Cecil was an old acquaintance, so far as a great man can be with one politically little. What immediately follows shows that Sir George Grove and others have mixed up two visits to the Continent, and that, on the first occasion, Dowlande did not get farther than Paris.

'Fifteen years since I was in France, servant to Sir Henry

Cobham-the practice of retaining musicians in livery, or wearing a badge, continued down to about 1700-Sir Henry Cobham, who was ambassador for the Queen's Majesty, and lay in Paris, where I fell acquainted with one Smith, a priest, and one Morgan, sometimes of Her Majesty's Chapel, one Verstigan, who brake out of England, being apprehended, and one Moris, a Welshman, that was our porter, who is at Rome.'

When one inquires what these men were-and Cecil must have known-it appears that Dowlande had been lamentably indiscreet in the choice of friends. Verstigan may well have been the Richard of that name who, in this year, 1595, lived 'at Antwerp near the bridge of the tapestry-makers,' and-according to the confession of George Herbert, a Catholic arrested in Zealand, possessing a false passport for England, said confession being then among Cecil's papers-had a pension from the King of Spain and acted as a forwarding agent of refugees and Jesuits. His name often occurs in these Hatfield Papers, vol. v., and always as that of a man on whom Cecil would be delighted to lay hands. As to Morgan, there was in Paris one Thomas Morgan, practically the head of the conspiring refugees there, and corresponding with Mary Stuart over the Babington business. The mad zealot, William Parry, consulted him when first he felt the great mission to kill Elizabeth. 'Smith, a priest,' is not a good clue; but one Gilbert Smith, who had travelled much, and spoke or read four or five languages, was under examination at Dartmouth in 1594; the authorities wishful to know where he had been and whither going, and how it chanced that he corresponded with Cardinal Allen's busy 'servant,' Nicholas Fitzherbert.
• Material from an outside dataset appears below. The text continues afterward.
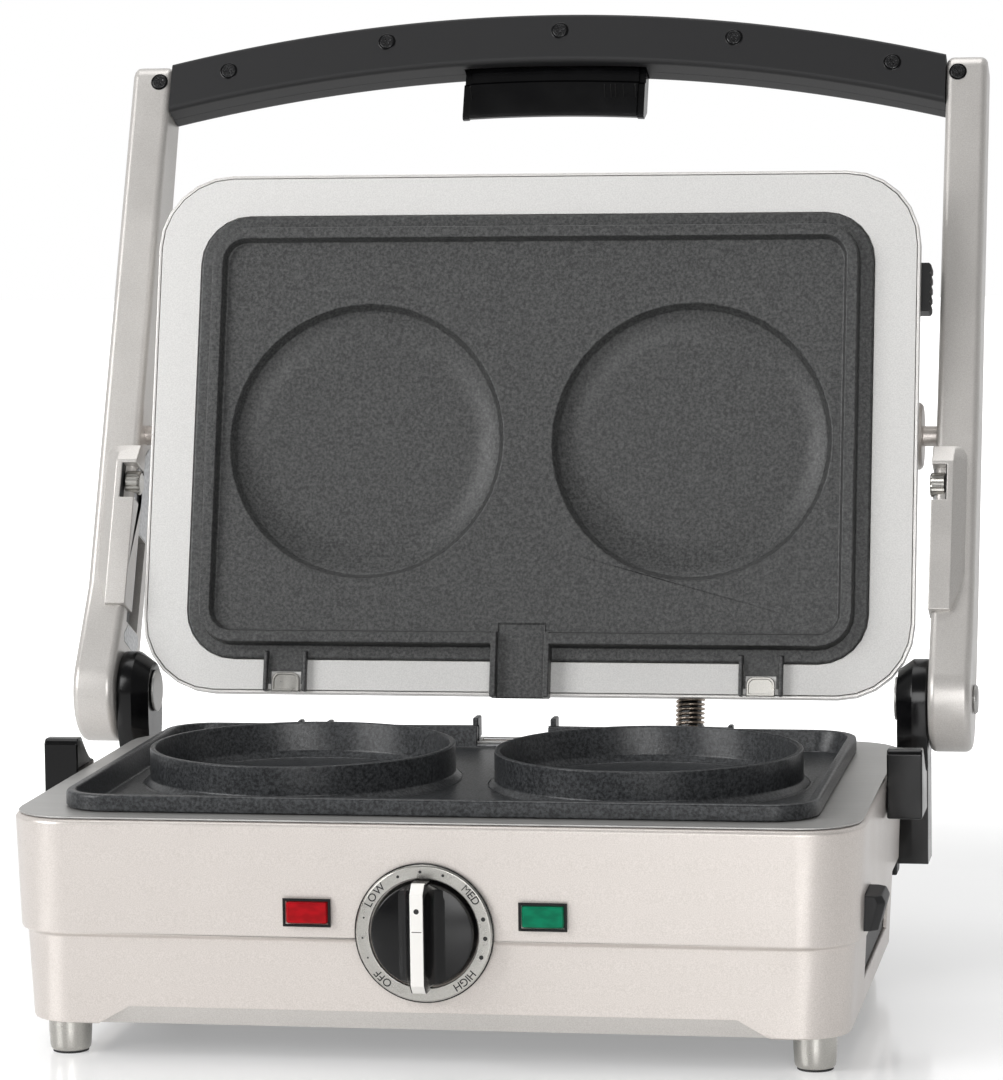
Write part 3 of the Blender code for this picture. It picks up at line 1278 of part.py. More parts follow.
def make_cover(cover):
    """Shell, brushed trim, side bosses with pivot pins, and the hooks at the upper plate's rear edge."""
    outer, inner = shell_rings(0.0), shell_rings(SHELL_WALL)
    shell = loft("cover_shell", [*reversed(inner), *outer], "champagne_paint", cover)
    trim = TRIM_THICKNESS
    gap = UPPER_HALF_WIDTH + FIT
    seat = UPPER_HALF_WIDTH - TRIM_SEAT
    back = UPPER_FLANGE - UPPER_PROUD + FIT

    def frame(half_x, depth):
        grow = half_x - UPPER_HALF_WIDTH
        return cover_ring(half_x, -UPPER_BOTTOM - grow, UPPER_TOP + grow, UPPER_CORNER + grow, depth)

    def outline(depth):
        return cover_ring(TRIM_HALF_WIDTH, -TRIM_HALF_HEIGHT, TRIM_HALF_HEIGHT, TRIM_CORNER, depth)

    rings = [
        outline(0),
        frame(gap, 0),
        frame(gap, back),
        frame(seat, back),
        frame(seat, back + trim),
        frame(gap + trim, back + trim),
        frame(gap + trim, trim),
        outline(trim),
    ]
    loft("cover_trim", rings, "brushed_aluminium", cover, closed=True, smooth=False)

    for side, sign in sides():
        hole = BOSS_RADIUS + FIT
        ends = (BOSS_FACE + OVERRUN, BOSS_FACE - BOSS_SUNK - OVERRUN)
        profile = [(0, ends[0]), (hole, ends[0]), (hole, ends[1]), (0, ends[1])]
        profile = profile if sign > 0 else mirrored(profile)
        cut(shell, turned("boss_hole_" + side, profile, None, cover, (0, 0, 0), "X"))
        tip = ARM_INNER + PIN_IN_ARM
        profile = [
            (0, tip),
            (PIN_RADIUS, tip),
            (PIN_RADIUS, BOSS_FACE),
            (BOSS_RADIUS - BOSS_EDGE, BOSS_FACE),
            (BOSS_RADIUS, BOSS_FACE - BOSS_EDGE),
            (BOSS_RADIUS, BOSS_FACE - BOSS_SUNK),
            (0, BOSS_FACE - BOSS_SUNK),
        ]
        profile = profile if sign > 0 else mirrored(profile)
        turned("pivot_pin_" + side, profile, "champagne_paint", cover, (0, 0, 0), "X")

        x_low, x_high = span(sign, HOOK_INNER, HOOK_OUTER)
        front, lip = cover_z(-HOOK_PROUD), cover_z(-FIT)
        middle = (HOOK_PROUD + FIT) / 2
        outline = [
            (cover_y(-HOOK_START), front),
            (cover_y(-HOOK_END), lip - middle),
            (cover_y(-HOOK_END), lip),
            (cover_y(-HOOK_START) + middle, lip),
            (cover_y(-HOOK_START), lip - middle),
        ]
        prism("upper_hook_" + side, outline, x_low, x_high, "X", "zinc_sheet", cover, smooth=False)

    half = UPPER_BUTTON_HALF + FIT
    middle = cover_z(UPPER_BUTTON_DEPTH)
    start = (COVER_HALF_WIDTH - BOSS_SUNK, cover_y(UPPER_BUTTON_HIGH) - FIT, middle - half)
    end = (UPPER_BUTTON_FACE + OVERRUN, cover_y(UPPER_BUTTON_LOW) + FIT, middle + half)
    cut(shell, box("upper_button_hole", start, end, None, cover))
    exit_y, exit_z = conduit_exit()
    hole = GLAND_RADIUS + FIT
    profile = [(0, BOSS_SUNK), (hole, BOSS_SUNK), (hole, -BOSS_SUNK), (0, -BOSS_SUNK)]
    place = (CONDUIT_X, exit_y + PIVOT_REACH, exit_z - PIVOT_RISE)
    cut(shell, turned("conduit_hole", mirrored(profile), None, cover, place, "Y", steps=SMALL_STEPS))
    bore = CONDUIT_CORE_RADIUS + FIT
    profile = [
        (bore, GLAND_HEIGHT),
        (GLAND_RADIUS - FIT, GLAND_HEIGHT),
        (GLAND_RADIUS, GLAND_HEIGHT - FIT),
        (GLAND_RADIUS, -GLAND_HEIGHT * 3),
        (bore, -GLAND_HEIGHT * 3),
    ]
    name = "conduit_fitting_upper"
    turned(name, mirrored(profile), "charcoal_plastic", cover, place, "Y", True, SMALL_STEPS)


def conduit_exit():
    """(y, z) about the hinge, closed, of the shell's rear wall where the conduit leaves it."""
    depth = SHELL_DEPTHS[1] + FIT * 4
    z = PIVOT_RISE - FACE_DROP + depth
    y = -PIVOT_REACH + COVER_CENTRE + COVER_HALF_HEIGHT - SHELL_INSETS[1] + FIT
    return y, z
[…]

For a musician who must rise, if at all, by Court recognition of his talent, Dowlande-then, be it remembered, but some seventeen or eighteen years of age-was singularly rash in touching pitch.

The pitch defiled, stuck to his nimble lute-twanging fingers, hampering them most uncomfortably, and however he protest that it is all rubbed away, a Cecil, full of care for the Queen, may hesitate to believe, even though a verse-writing lutenist-recollecting one Mercutio,' of whose advent three or four years ago, if he had not witnessed it himself, travelling players must have told him-exclaims in effect, ' A plague o' both your religions!' For in Paris, as he tells Cecil,

'These men thrust many idle toys into my head of religion, saying that the Papists' was the truth, and ours in England all

false; and I being but young, their fair words overreached me and I believed with them.'

That was fifteen years ago, and the 'idle toys' are but now cast aside when one is homesick and despairing of fortune, possibly, in a foreign land. Hatred and contempt of them may be shown in writing to Cecil for leave to return home.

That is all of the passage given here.